PROBLEM TO SOLVE:
Spot each line that carries the word "bodies"; copy those lines.

GIVEN MATERIAL:

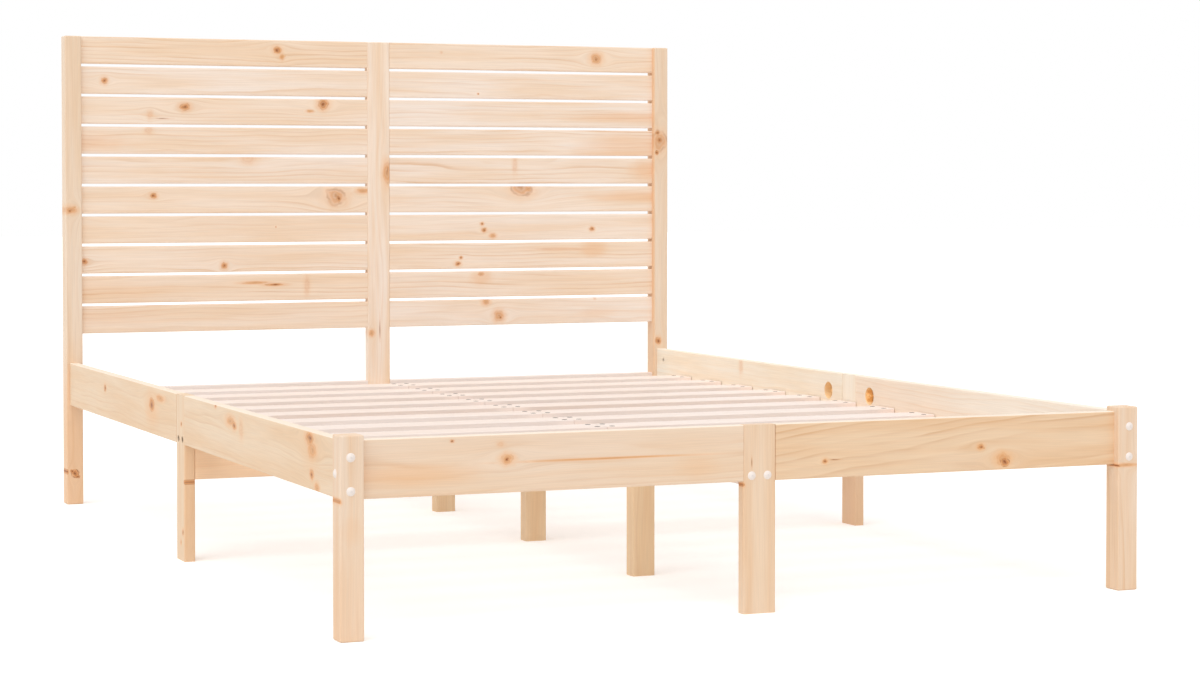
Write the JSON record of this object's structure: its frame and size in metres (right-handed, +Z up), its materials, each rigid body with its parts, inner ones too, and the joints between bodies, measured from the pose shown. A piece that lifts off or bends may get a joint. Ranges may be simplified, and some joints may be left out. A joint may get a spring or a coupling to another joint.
{
  "type": "bed frame",
  "caption": "Flat-pack pine bed frame with a plank headboard, split side and foot rails on square and flat legs, and a slatted base on side ledges and a centre beam, bolted together.",
  "frame": {"origin": "on the floor, in the middle of the frame's footprint", "axes": "+X across the bed to the right as seen from the foot, +Y from the foot to the headboard, +Z up"},
  "size_m": [1.411, 1.976, 1],
  "materials": {
    "pine_frame": "planed and sanded knotty pine, unfinished",
    "pine_headboard": "planed and sanded knotty pine, unfinished",
    "pine_slat": "planed pale pine, unfinished",
    "beech_dowel": "turned beech",
    "white_cap": "moulded white plastic",
    "zinc_steel": "bright zinc plate",
    "black_steel": "black phosphate"
  },
  "bodies": {
    "root": {"barrel_nuts": "zinc_steel", "beam_bolts": "zinc_steel", "beam_screws": "zinc_steel", "bed_slat_row_01": "pine_slat", "bed_slat_row_02": "pine_slat", "bed_slat_row_03": "pine_slat", "bed_slat_row_04": "pine_slat", "bed_slat_row_05": "pine_slat", "bed_slat_row_06": "pine_slat", "bed_slat_row_07": "pine_slat", "bed_slat_row_08": "pine_slat", "bed_slat_row_09": "pine_slat", "bed_slat_row_10": "pine_slat", "bed_slat_row_11": "pine_slat", "bolt_caps": "white_cap", "center_beam_foot": "pine_frame", "center_beam_head": "pine_frame", "center_leg_foot": "pine_frame", "center_leg_head": "pine_frame", "center_leg_middle": "pine_frame", "cross_beam_left": "pine_frame", "cross_beam_right": "pine_frame", "dowels": "beech_dowel", "foot_leg_left": "pine_frame", "foot_leg_middle": "pine_frame", "foot_leg_right": "pine_frame", "foot_rail_left": "pine_frame", "foot_rail_right": "pine_frame", "frame_bolts": "zinc_steel", "head_rail_left": "pine_frame", "head_rail_right": "pine_frame", "headboard_post_left": "pine_frame", "headboard_post_middle": "pine_frame", "headboard_post_right": "pine_frame", "headboard_slat_row_01": "pine_headboard", "headboard_slat_row_02": "pine_headboard", "headboard_slat_row_03": "pine_headboard", "headboard_slat_row_04": "pine_headboard", "headboard_slat_row_05": "pine_headboard", "headboard_slat_row_06": "pine_headboard", "headboard_slat_row_07": "pine_headboard", "headboard_slat_row_08": "pine_headboard", "headboard_slat_row_09": "pine_headboard", "headboard_slat_row_10": "pine_headboard", "joint_nuts": "zinc_steel", "joint_rods": "zinc_steel", "joint_washers": "zinc_steel", "ledge_bolts": "black_steel", "ledge_screws": "black_steel", "side_leg_left": "pine_frame", "side_leg_right": "pine_frame", "side_rail_left_foot": "pine_frame", "side_rail_left_head": "pine_frame", "side_rail_right_foot": "pine_frame", "side_rail_right_head": "pine_frame", "slat_ledge_left_foot": "pine_frame", "slat_ledge_left_head": "pine_frame", "slat_ledge_right_foot": "pine_frame", "slat_ledge_right_head": "pine_frame", "slat_screws": "black_steel"}
  },
  "joints": []
}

EXERCISE RESULT:
Write the JSON record of this object's structure: its frame and size in metres (right-handed, +Z up), its materials, each rigid body with its parts, inner ones too, and the joints between bodies, measured from the pose shown. A piece that lifts off or bends may get a joint. Ranges may be simplified, and some joints may be left out. A joint may get a spring or a coupling to another joint.
  "bodies": {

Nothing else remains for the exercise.